Finding your biological parents if you’ve been adopted is easier than ever with access to the internet even if you have very little information about your birth parents. Many people ask questions such as “How can I find my real dad?” “How to find my birth mother?” “Who are my biological parents?” We can help you find those answers especially if you have a name.
- Top Resources
American Adoption Congress – The American Adoption Congress supports state-by-state legislative efforts to obtain access for adult adoptees to their original birth certificates (OBC).
Access To Adoption Records – How to get consent to unseal adoption records and more information about state statutes regarding adoption and obtaining original birth certificates and adoption records.
- Here are some other starting points and ways to find out who your real biological parents are.
1.) If you have their names then go straight to social media websites such as Facebook, Twitter, Snapchat etc. and search for them if you have their names and try people search websites too.
2.) If you know the name of the adoption agency then ask them for help.
4.) Just ask! Ask your adopted parents for information about your biological parents. You can also ask your extended family, your parent’s friends or anyone else who may have been around at the time of the adoption.

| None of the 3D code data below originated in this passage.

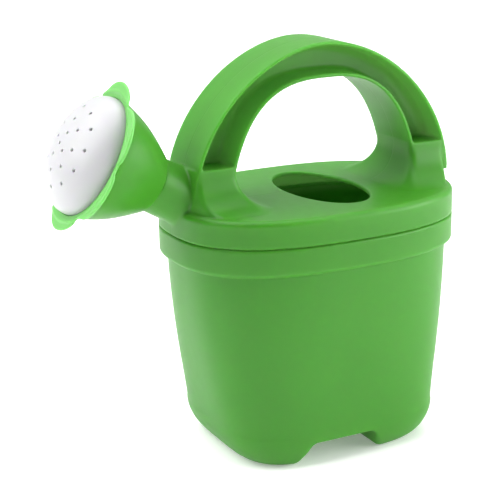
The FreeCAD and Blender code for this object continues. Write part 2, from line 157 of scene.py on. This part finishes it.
def axis_quads(inside, index, axis):
    b, c = (axis + 1) % 3, (axis + 2) % 3
    ahead = np.roll(inside, -1, axis)
    crossed = inside != ahead
    for side, cut in ((axis, -1), (b, 0), (b, -1), (c, 0), (c, -1)):
        edge = [slice(None)] * 3
        edge[side] = cut
        crossed[tuple(edge)] = False
    at = np.argwhere(crossed)
    step_b, step_c = np.eye(3, dtype=int)[b], np.eye(3, dtype=int)[c]
    around = (at - step_b - step_c, at - step_c, at, at - step_b)
    quad = np.stack([index[tuple(p.T)] for p in around], 1)
    outward = inside[tuple(at.T)]
    quad[~outward] = quad[~outward][:, ::-1]
    return quad


def onto_surface(points, field, pitch, rounds):
    """Moves points along the field's slope until they lie on the surface."""
    step = 0.02
    for _ in range(rounds):
        x, y, z = points.T
        value = field(x, y, z)
        slope = np.stack([field(x + step, y, z) - value, field(x, y + step, z) - value,
                          field(x, y, z + step) - value], 1) / step
        size = np.maximum((slope ** 2).sum(1), 0.05)
        move = slope * (value / size)[:, None]
        length = np.maximum(np.linalg.norm(move, axis=1), 1e-9)
        points = points - move * np.minimum(1.0, 0.7 * pitch / length)[:, None]
    return points


def evened(points, quads):
    """Each point at the average of its neighbours along the quads' edges."""
    total = np.zeros_like(points)
    count = np.zeros(len(points))
    for corner in range(4):
        here = quads[:, corner]
        for other in (quads[:, (corner + 1) % 4], quads[:, (corner + 3) % 4]):
            count += np.bincount(here, minlength=len(points))
            for axis in range(3):
                total[:, axis] += np.bincount(here, points[other, axis], len(points))
    return total / count[:, None]


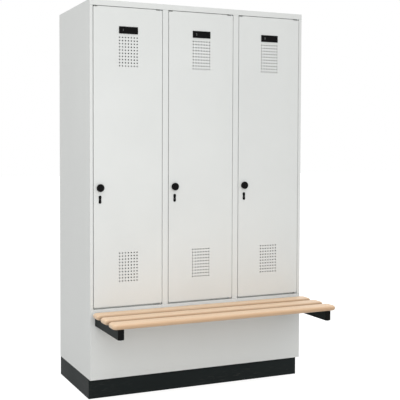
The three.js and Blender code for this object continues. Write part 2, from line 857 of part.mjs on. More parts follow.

5.) The most obvious is to view your birth certificate to see who signed it. In most states, you will have to get your birth certificate unsealed.
6.) View the Children’s Bureau website which is an office of the Administration for Children and Families. They have a ton of great information which contains basic information on obtaining birth and/or adoption records, conducting a search, reuniting with birth relatives, dealing with the lifelong emotional impact of adoption, and links to relevant organizations.
7.) View the National Foster Care & Adoption Directory Search. This is a very powerful resource that contains resources for search support groups, adoption agency officials, licensed adoption agencies and more.
8.) Childwelfare.gov Search for Birth Relatives. This website provides guidance to adopted persons and birth families on the search process and information access, as well as resources for further help in conducting a successful search.
9.) If you know where you were born then go to the hospital and meet with someone in social services or an ombudsman. This can be a very powerful resource to help you find out who your parents were.